Ark notes that Einstein said that the left-hand-side of his equation (the Einstein tensor) was like marble, while the right-hand-side was just an ad-hoc addition, like a cheap plywood annex to a marble building. So he feels no particular loyalty to the field equations of general relativity. Instead, he proposes a different set of field equations. Instead of specifying the stress-energy tensor in advance and trying to find a matching metric, he specifies the principal null vector fields and tries to find matching metrics. Then, given a metric, he thinks he can calculate the stress-energy-momentum tensor to find the mass and momentum distribution.

Each principal null vector field is tangent to a space-filling family (a congruence) of curves, so to specify one of these vector fields is to divide spacetime up into disjoint one-dimensional light-like curves. As a guess to be confirmed, Ark assumes that there are only two distinct fields, in particular, the four fields are a pair of identical twins. A metric which yields these fields is called Petrov type D.

So, what do the principal null curves have to do with particles? Well, if you specify a reference frame (three space axes and one time axis), then at a given time, each curve corresponds to a single point in three dimensional space. So light up selected points in a 3D display and watch as they move along the null curves.

Ark knows how to lay out these curves for a pair of spin-half fermions exchanging spin-one bosons, and he plans to make an animation and post it on YouTube with a link to this blog. The amazing thing is that once you satisfy the spin-half condition (go around twice to get to the starting point), the lighted points moving in space from one fermion to the other take the form of a transverse wave. Things like polarization also fall out. Ark says more came out than he put in.

A fermion is like a sphere rotating in 3D space, with threads attached to every point. The spin-half condition specifies that the sphere must rotate continuously, yet the threads are bundled into a rope with the other end fixed to a point, *and they never get twisted or tangled.*

Ark actually tried it with four ribbons attached at one end to a tin can and the other to a table.

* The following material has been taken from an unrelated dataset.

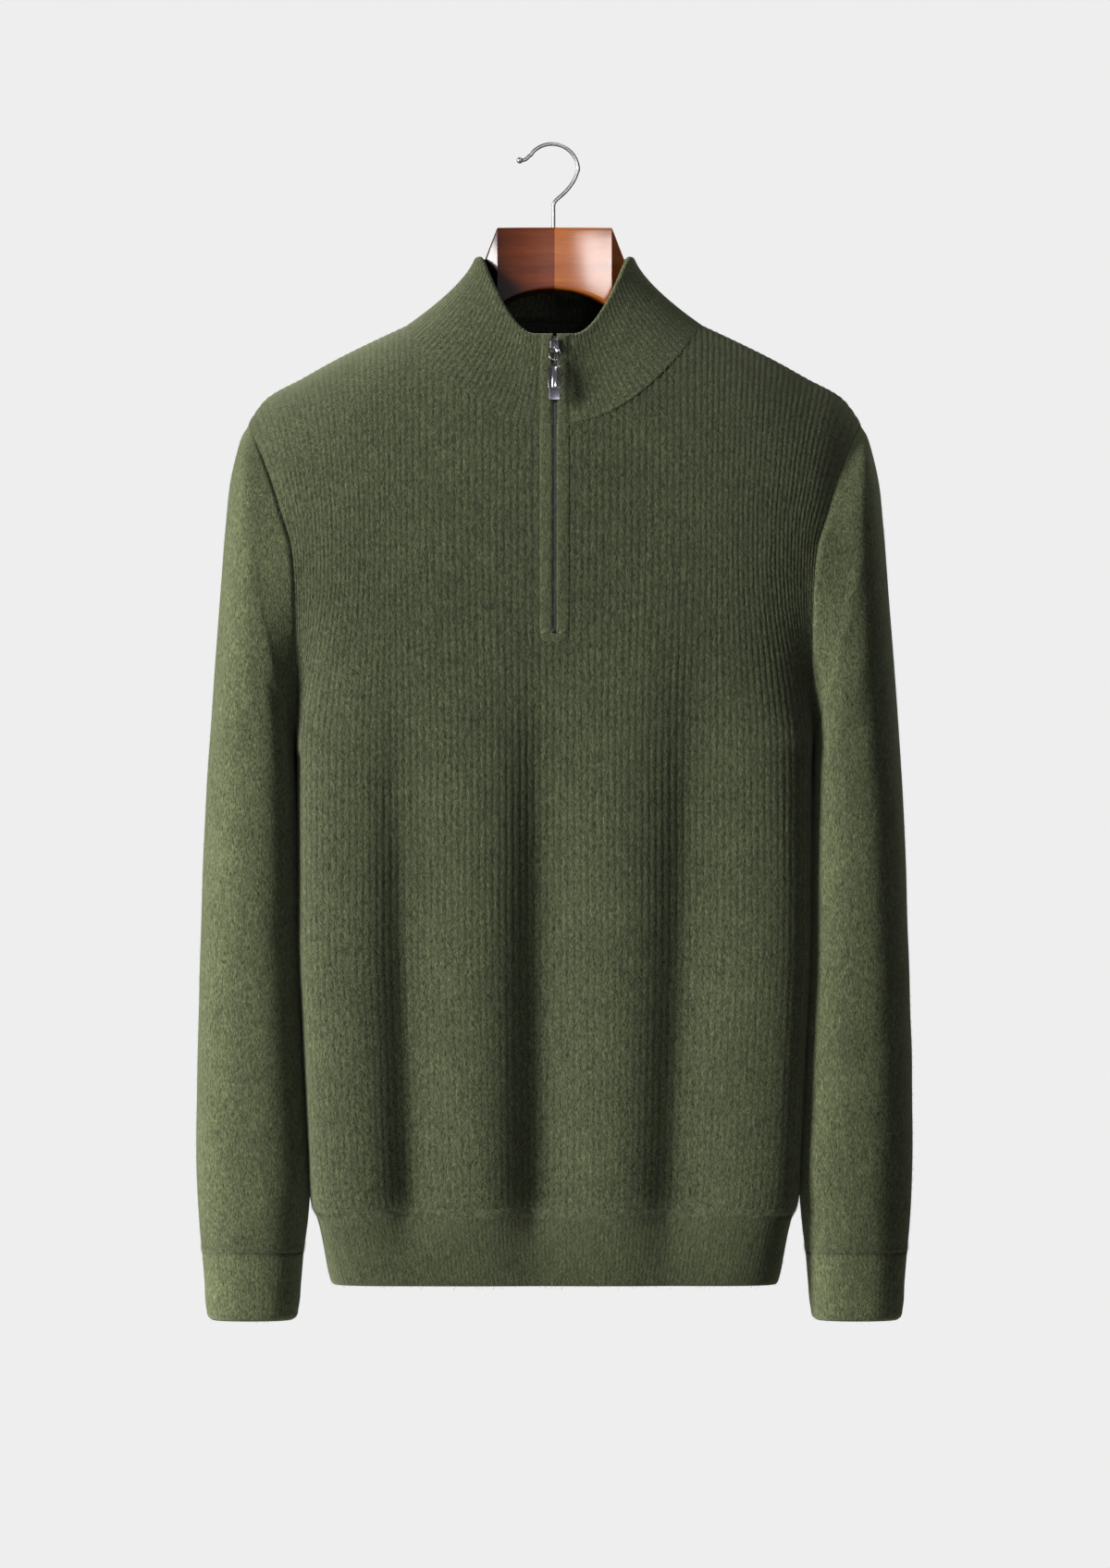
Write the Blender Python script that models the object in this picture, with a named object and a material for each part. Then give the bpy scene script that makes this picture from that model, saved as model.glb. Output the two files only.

Two ribbons were taped to opposite sides of the top, and two to the bottom. He raised the can above all ribbons and rotated it one turn, and the ribbons got twisted. Then he lowered the can below all the ribbons and continued to rotate it a second turn in the same direction. All the ribbons came untwisted. This is literal spin-half. Ark is pretty sure a picture like this is in MTW *Gravitation*, but he didn’t quite grasp it the first (or second) time around.

If instead of moving the can up and down, you move the bundle of ribbons so the bundle starts below the can and after one rotation of the can, the bundle has revolved half way and is at the top, and after two rotations, the bundle is back to the bottom, the bundle is describing a cylinder. You can do this with one set of ribbons and two cans. Both cans rotate. The bundle of ribbons revolves about the axis connecting the two cans (which is perpendicular to each can’s axis), but none of the ribbons twist, and the bundle as a whole does not twist or rotate about its own axis.

Now for the finale. Everything described so far is in 3D space. But the ribbons are supposed to define the path of light. They do. In the animation Ark is going to figure out how to make real soon now, a point of light starts at the sphere surface and moves along the ribbon until it comes to the other sphere, where it vanishes. The ribbons are always straight (after they enter the bundle), and the points of light move along the path which the ribbon described *at the time the point of light first appeared*. So these points move straight from one end of the bundle to the other. But at the next instant, after the first point has moved away from the sphere, the next point starts a little higher. When the spheres have rotated one full turn, the bundle reaches the top of both spheres and starts back down. If the bundle is outlining a cylinder, then the points of light form a helix wrapping around the cylinder. Viewed from the side, it looks like a sine wave. This is circular polarization. If the bundle is moving almost up and down, it is vertical polarization.

For an encore, Ark will exhibit anti-particles. Obviously, if we mark the north pole of a rotating sphere, and say particles rotate clockwise as viewed from the north pole, while anti-particles rotate counterclockwise, we can tell an upside-down particle from an anti-particle. But Ark’s particles don’t seem to have any difference between the north and south poles. But actually, since the arrangement of ribbons in the bundle is fixed, we can put the north pole’s ribbon on the outside of the bundle, and the south pole’s ribbon at the center.